Centre Pompidou Metz

Gaëlle Crenn, Université de Lorraine

Deux grandes expositions consacrées au jardin se sont ouvertes en ce printemps : « Jardins » au Grand Palais (Commissaire Laurent Le Bon) et « Jardin infini » au Centre Pompidou Metz (commissaires Emma Lavigne, Directrice et Hélène Meisel, Chargée de recherche et d’exposition). Selon une approche thématique large, elles poursuivent un même but ambitieux : ressaisir l’essence du jardin.

Toutes deux adoptent une démarche encyclopédique, abordant toutes les facettes des jardins, dans les représentations de l’art moderne et/ou contemporain, à travers des médiums divers. Dans les deux cas est proposée une expérience reposant sur un traitement scénographique littéral, où la visite s’apparente à la déambulation dans un jardin, à une « promenade » dans des « allées » et des « bosquets », où les « perspectives » ménagent aux visiteurs des surprises. Après tout, comme le dit Laurent Le Bon, « c’est le printemps ! ». Mais loin d’une vision « printanière », « Jardin infini » offre une tout autre vision du monde, inquiète et désenchantée.

« Jardin infini » dans le temps et dans l’espace

Dans la première partie, intitulée « Printemps cosmique », est déclinée l’analogie entre le cycle d’expansion infinie de la nature et les gestes de la création artistique : élan créateur, métamorphoses, pollinisations… L’art est, comme le jardin, « règne de la métamorphose et des croisements les plus extraordinaires. », pour reprendre les termes de Serge Lasvignes dans le catalogue de l’exposition. Dans le Jardin greffé, son inquiétante œuvre « post-atomique », Tetsumi Kudo explore les hybridités entre règnes humain et vétégal.

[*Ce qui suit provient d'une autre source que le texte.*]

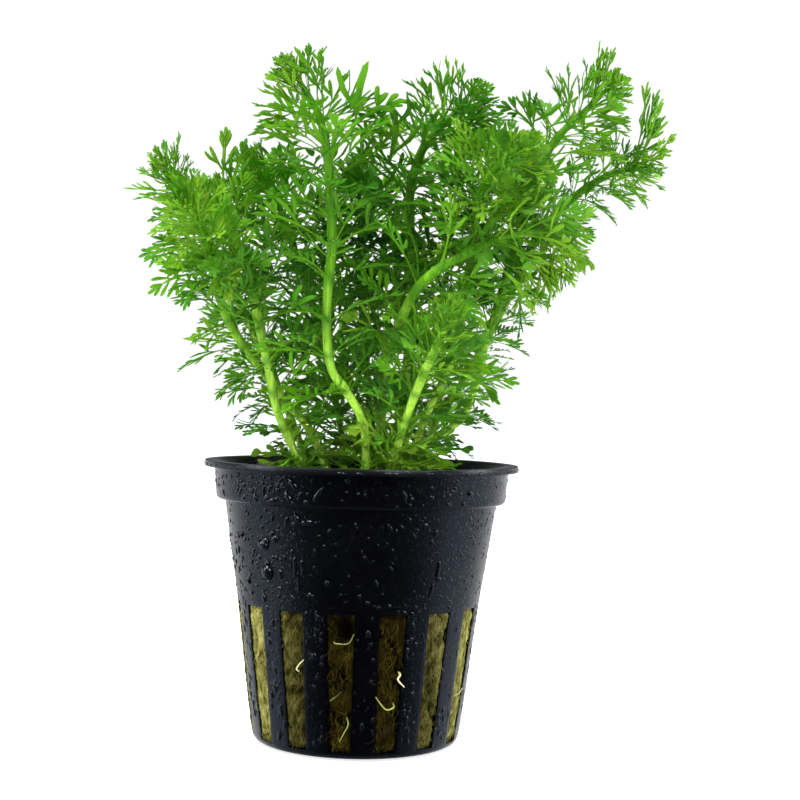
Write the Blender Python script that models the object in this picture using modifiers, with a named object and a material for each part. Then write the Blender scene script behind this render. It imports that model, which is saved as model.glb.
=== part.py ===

Infini d’abord dans le temps, le jardin l’est aussi dans l’espace. Il s’étend hors les murs par la mise en valeur des jardins entourant le Centre, par la création de jardins dans la ville, confiée à des artistes contemporains. Des animations participatives (lancer de graines ; contribution à un herbier urbain collaboratif) établissent des liens – sans limites territoriales déterminées – entre exposition et territoire.

Tandis que dans les galeries, l’infini du jardin se double dans l’infini du geste artistique, à l’extérieur, le geste artistique créateur transforme le monde en jardin sans limites. Par un mouvement inverse, le vivant entre dans l’exposition et, sollicitant le toucher et l’odorat tout autant que la vue, fait de la visite une expérience sensorielle totale. La méridienne métallique de Valeska Soares dissimule des brassées de lys dont le parfum entêtant est « un piège […] qui attir[e] autant qu’il étourdi[t] » (cartel). Le jardin sensualiste ouvre à l’infini des sensations

Valeska Soares, Fainting Couch (Prototype), 2002.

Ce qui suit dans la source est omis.